La libertad cristiana debe ser objeto de una continua realización, individual y colectiva, en toda circunstancia, lugar y tiempo. Del modelo fundamental que es Cristo Jesús con toda su plasticidad, perceptibilidad y realizabilidad se derivan innumerables posibilidades de llevar a la praxis el programa cristiano. Ya hemos hablado de muchas consecuencias prácticas no sólo para el Primer Mundo y el Segundo, sino también para el Tercero. En este capítulo no vamos a desarrollar un programa sistemático de acción cristiana. Nos limitaremos a ilustrar, alegando a título de ejemplo algunos problemas fundamentales del hombre contemporáneo y de la sociedad, qué es lo que el seguimiento de Cristo, tomado en serio, puede cambiar y de hecho ha cambiado. No sólo en el capítulo precedente, sino a lo largo de todo el libro hemos expuesto cuál es la importancia de la libertad cristiana a este respecto. Aquí bastará indicar que esta libertad puede abrir un nuevo camino no sólo en situaciones extraordinarias, sino también en muchas situaciones contradictorias, individuales o sociales— de la vida diaria, deduciendo de Cristo Jesús otros criterios, otras escalas de valores y otros sentidos. Se trata de breves sugerencias para una ulterior reflexión, de estímulos para meditar y actuar.
Jesús espera de sus discípulos que
renuncien espontáneamente a ciertos derechos sin buscar contrapartidas
[81]
. A los individuos o grupos que quieren hoy comportarse siguiendo la pauta de Jesús no se les impone una renuncia radical a eventuales derechos, pero sí se les propone la posibilidad de renunciar a ellos en casos concretos por amor al prójimo.
Sirva de ejemplo el
problema de la guerra y de la paz
. Durante decenios ha resultado imposible instaurar la paz en determinadas zonas de la tierra: no sólo en el Oriente Próximo y Lejano, sino también en Europa. ¿Por qué no tenemos paz? Evidentemente, porque no quiere «la otra parte». Pero el problema es más hondo. Ambas partes alegan pretensiones y derechos a unos mismos territorios, poblaciones y ámbitos económicos. Ambas partes pueden aducir en favor de sus pretensiones y derechos razones históricas, económicas, culturales y políticas. Los gobiernos de ambas partes están obligados por sus respectivas constituciones a tutelar y defender los derechos del Estado. Antes se hablaba incluso de «acrecentarlos».
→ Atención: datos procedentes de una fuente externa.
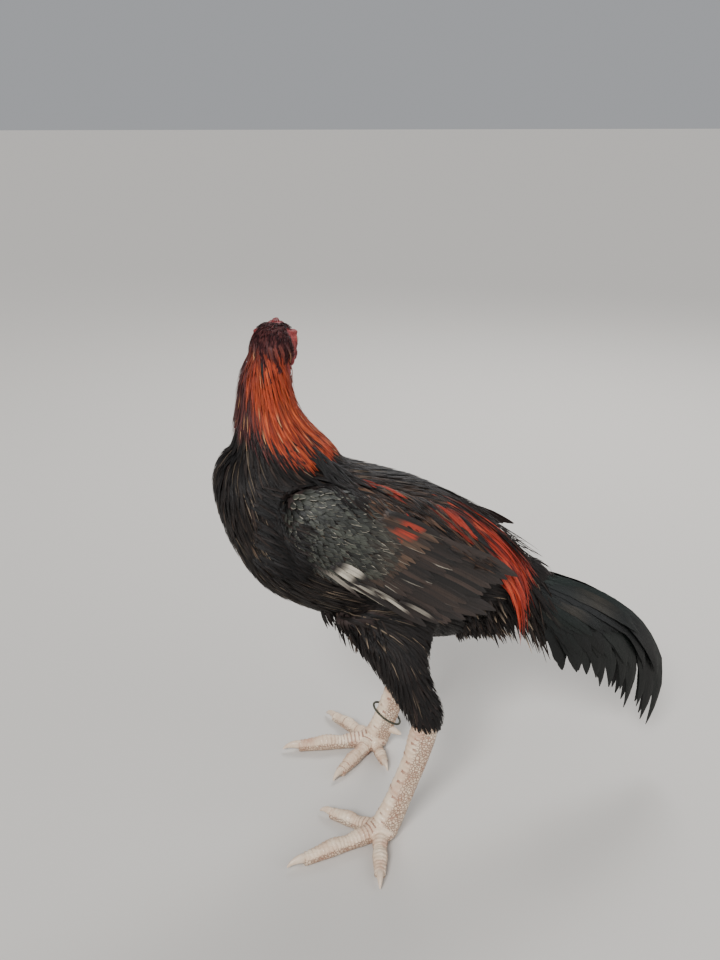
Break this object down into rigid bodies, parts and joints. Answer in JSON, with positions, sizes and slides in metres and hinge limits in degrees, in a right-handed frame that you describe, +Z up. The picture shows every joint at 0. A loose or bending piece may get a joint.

Los bloques de poder y los grupos políticos han estado y están anclados, por lo que se refiere a la política exterior, en una serie de tópicos encaminados a justificar su propia postura. Tópicos alimentados, en el terreno de la psicología individual, por el miedo a todo lo de fuera y por prejuicios contra todo lo que es diferente, diverso, desusado. Tópicos que, en el plano social, tienen una importante función identificadora y estabilizadora de la política interior. Tales tópicos y prejuicios frente a otros países, pueblos y razas son realmente cómodos, porque son populares. Y precisamente por su enraizamiento en los estratos profundos del ser humano son muy difíciles de corregir. De ahí que la situación política de los bloques de poder se caracterice por una atmósfera de recelo y de suspicacias colectivas: un círculo infernal de desconfianza en el que toda aspiración a la paz y todo conato de reconciliación se ven frustrados en su arranque, porque se los considera como una debilidad o una táctica de la otra parte.
Las consecuencias de todo esto son de una trascendencia enorme: carrera de armamentos, contra la cual no han logrado prácticamente nada todas las negociaciones y acuerdos concluidos en materia de limitación y control; espiral de violencia y contraviolencia en crisis internacionales en las que ambas partes intentan efectuar maniobras políticas, económicas y estratégicas. Y así en las diversas partes del mundo no se llega a una auténtica paz, dado que nadie comprende por qué ha de ser precisamente él y no el otro quien renuncie a una posición de derecho y de fuerza; nadie comprende por qué, si tiene medios para ello, no ha de imponer su propio punto de vista, incluso brutalmente si llega el caso; nadie comprende por qué no ha de practicar el maquiavelismo en política exterior cuando así disminuye notablemente sus propios riesgos. Y ¿qué pueden hacer en este punto los cristianos? Lo diremos en cuatro palabras:
El cristiano que vive esta libertad constituye una crítica constante para quienes, en uno u otro frente, se limitan a afirmar verbalmente sus ansias de paz, para quienes prometen amistad y reconciliación con simples miras de propaganda, pero no están dispuestos en la praxis política a renunciar en aras de la paz a determinados privilegios de antaño, a dar el primer paso hacia el otro, a luchar abiertamente por la amistad con otros pueblos por más que esta lucha resulte impopular.